From: Dominique Devienne (ddevienne_at_[hidden])
Date: 2013-09-30 08:41:41


On Fri, Sep 27, 2013 at 9:54 PM, Jeremiah Willcock <jewillco_at_[hidden]>wrote:

> On Fri, 27 Sep 2013, Dominique Devienne wrote:
>
>> For my own education, why "singleton" vertices and duplicate edges
>> make topological_sort break?
>>
>
> What behavior do you get from them? What is broken in those two cases

If I comment out this code:

    // Boost.Graph does not like duplicate edges, so remove them.
    std::sort(edges.begin(), edges.end());
    std::vector<IndexPair>::iterator new_edges_end =
        std::unique(edges.begin(), edges.end());
    edges.erase(new_edges_end, edges.end());

then I get

Running 46 test cases...
unknown location(0): fatal error in "test_get_schema_tables_dup_edges_bug":
C:\Program Files (x86)\Microsoft Visual Studio 10
.0\VC\include\vector(932) : Assertion failed: vector subscript out of range

..\..\..\..\..\..\..\src\tests\core\utils\Relational\main.cpp(2105): last
checkpoint
../../../../../../../src/lib/pdgm/core/utils/Relational.cpp(3243): fatal
error in "test_deterministic": Assertion failed (0 <
= vrtx_index && vrtx_index < count), in function class std::vector<class
pdgm::core::relational::Table,class std::allocator<c
lass pdgm::core::relational::Table> > __cdecl
pdgm::core::relational::PhysicalSchema::tables(bool) const

*** 2 failures detected in test suite "Master Test Suite"
*** failure detail:
(1) :
pdgm_core_utils_RelationalTests/test_get_schema_tables_dup_edges_bug
failed. C:\Program Files (x86)\Microsoft Visua
l Studio 10.0\VC\include\vector(932) : Assertion failed: vector subscript
out of range
(2) : pdgm_core_utils_RelationalTests/test_deterministic failed.
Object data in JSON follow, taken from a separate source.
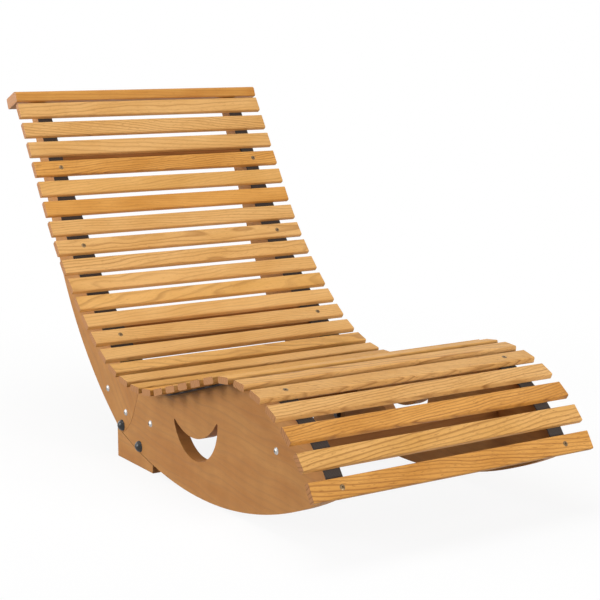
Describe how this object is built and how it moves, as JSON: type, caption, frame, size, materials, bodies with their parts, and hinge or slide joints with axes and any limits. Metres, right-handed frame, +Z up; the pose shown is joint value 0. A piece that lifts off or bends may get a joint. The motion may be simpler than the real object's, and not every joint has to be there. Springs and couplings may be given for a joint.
{
  "type": "outdoor rocking chair",
  "caption": "Slatted wooden rocking lounger: an S-shaped slat seat on two straps and two curved side frames with a round rocker edge and a rear stop block.",
  "frame": {"origin": "on the floor, under the middle of the chair's bounding box", "axes": "+X to the sitter's left along the slats, +Y towards the head, +Z up; the feet point to -Y"},
  "size_m": [0.6, 1.224, 0.7297],
  "materials": {
    "slat_wood": "oiled, golden grain",
    "bar_wood": "oiled, golden grain",
    "panel_wood": "oiled, smooth tan brown",
    "rail_wood": "oiled, smooth tan brown",
    "dowel_wood": "bare",
    "strap_webbing": "woven dark slate webbing",
    "bronze_screw": "bronze coated",
    "zinc_steel": "zinc plated",
    "cap_plastic": "glossy black"
  },
  "bodies": {
    "root": {"head_bar": "bar_wood", "slat_01": "slat_wood", "slat_02": "slat_wood", "slat_03": "slat_wood", "slat_04": "slat_wood", "slat_05": "slat_wood", "slat_06": "slat_wood", "slat_07": "slat_wood", "slat_08": "slat_wood", "slat_09": "slat_wood", "slat_10": "slat_wood", "slat_11": "slat_wood", "slat_12": "slat_wood", "slat_13": "slat_wood", "slat_14": "slat_wood", "slat_15": "slat_wood", "slat_16": "slat_wood", "slat_17": "slat_wood", "slat_18": "slat_wood", "slat_19": "slat_wood", "slat_20": "slat_wood", "slat_21": "slat_wood", "slat_22": "slat_wood", "slat_23": "slat_wood", "slat_24": "slat_wood", "slat_25": "slat_wood", "slat_26": "slat_wood", "slat_27": "slat_wood", "slat_28": "slat_wood", "slat_29": "slat_wood", "slat_30": "slat_wood", "left_strap": "strap_webbing", "right_strap": "strap_webbing", "left_back_panel": "panel_wood", "left_rocker_panel": "panel_wood", "left_stop_block": "panel_wood", "right_back_panel": "panel_wood", "right_rocker_panel": "panel_wood", "right_stop_block": "panel_wood", "upper_back_rail": "rail_wood", "lower_back_rail": "rail_wood", "rear_rail": "rail_wood", "seam_board": "rail_wood", "front_rail": "rail_wood", "slat_screws": "bronze_screw", "rail_screws": "zinc_steel", "joint_bolts": "zinc_steel", "joint_washers": "zinc_steel", "joint_nuts": "zinc_steel", "bolt_caps": "cap_plastic", "rail_dowels": "dowel_wood", "head_dowels": "dowel_wood"}
  },
  "joints": []
}
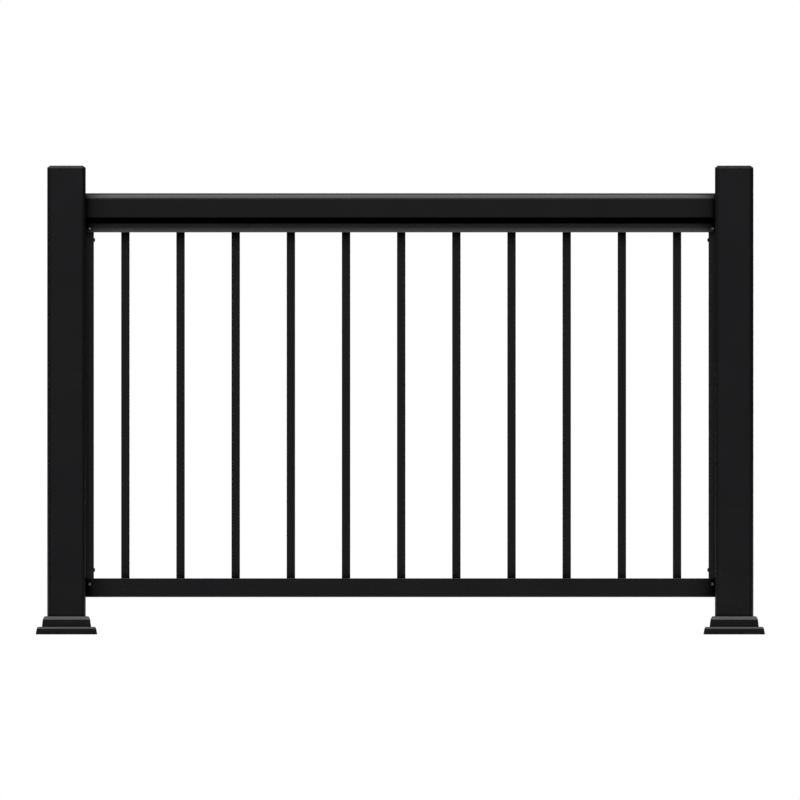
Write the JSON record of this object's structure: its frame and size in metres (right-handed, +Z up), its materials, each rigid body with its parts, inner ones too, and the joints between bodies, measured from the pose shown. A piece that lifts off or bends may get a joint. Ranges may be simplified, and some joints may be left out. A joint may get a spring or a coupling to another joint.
{
  "type": "modular railing bay",
  "caption": "Straight bay of black metal railing: two capped posts with two-step skirts, a two-piece top rail, a bottom rail and square balusters between them.",
  "frame": {"origin": "centre of the underside of the left post's base plate, on the deck", "axes": "+X along the bay to the right post, +Y to the back, +Z up"},
  "size_m": [1.5109, 0.1274, 0.9716],
  "materials": {
    "post": "satin",
    "rail": "satin",
    "baluster": "satin",
    "channel": "satin",
    "plate": "satin",
    "trim": "satin"
  },
  "bodies": {
    "root": {"base_plate_left": "plate", "post_left": "post", "post_cap_left": "trim", "post_skirt_left": "trim", "end_channel_left": "channel", "base_plate_right": "plate", "post_right": "post", "post_cap_right": "trim", "post_skirt_right": "trim", "end_channel_right": "channel", "bottom_rail": "rail", "carrier_rail": "rail", "handrail": "rail", "baluster_01": "baluster", "baluster_02": "baluster", "baluster_03": "baluster", "baluster_04": "baluster", "baluster_05": "baluster", "baluster_06": "baluster", "baluster_07": "baluster", "baluster_08": "baluster", "baluster_09": "baluster", "baluster_10": "baluster", "baluster_11": "baluster"}
  },
  "joints": []
}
If I comment out the if (info.isGraphVertex()) test in the code below (and
do the code inside unconditionally):

    // Boost.Graph does not like "holes" (missing vertex indices),
    // so assign vertex indices only to tables participating in graph to
sort,
    // and recording mapping back to TopoSortInfo given the vertex index.
    std::vector<TopoSortInfo*> vrtxIndex2Info;
    BOOST_REVERSE_FOREACH (TopoSortInfoMap::value_type& entry, infoMap) {
        TopoSortInfo& info = entry.second;
        if (info.isGraphVertex()) {
            info.vertex_index_ = vrtxIndex2Info.size();
            vrtxIndex2Info.push_back(&info);
        }
    }
    const size_t vrtx_count = vrtxIndex2Info.size();

with

        bool isGraphVertex() const { return indegree_ + outdegree_ > 0; }

I get plenty of failures (28). Many of them is simply the case where all
tables are standalone, so I end up with no edges... Since edges is the only
input to topo-sort, it cannot return those nodes I now realize. Which
forces me to preprocess the input to topo-sort.

I also had to

            // ignore self-referential FKs, which do not influence
topo-sort,
            // (and seem to confuse Boost-Graph too...)
            if (cnstr.isFK() && (cnstr.parentTableName() != table.name())) {

Since the graph would not be a DAG then.

In the end, by using topological_sort(), it almost feel like I've written
more code to fit the input it needs, than if I had used that simple algo
that iterates on 0-outdegree nodes (the roots of the graph), remove those
as dependencies to other nodes (and update their indegree/outdegree) and
goes on until all nodes are consumed (or there's a cycle).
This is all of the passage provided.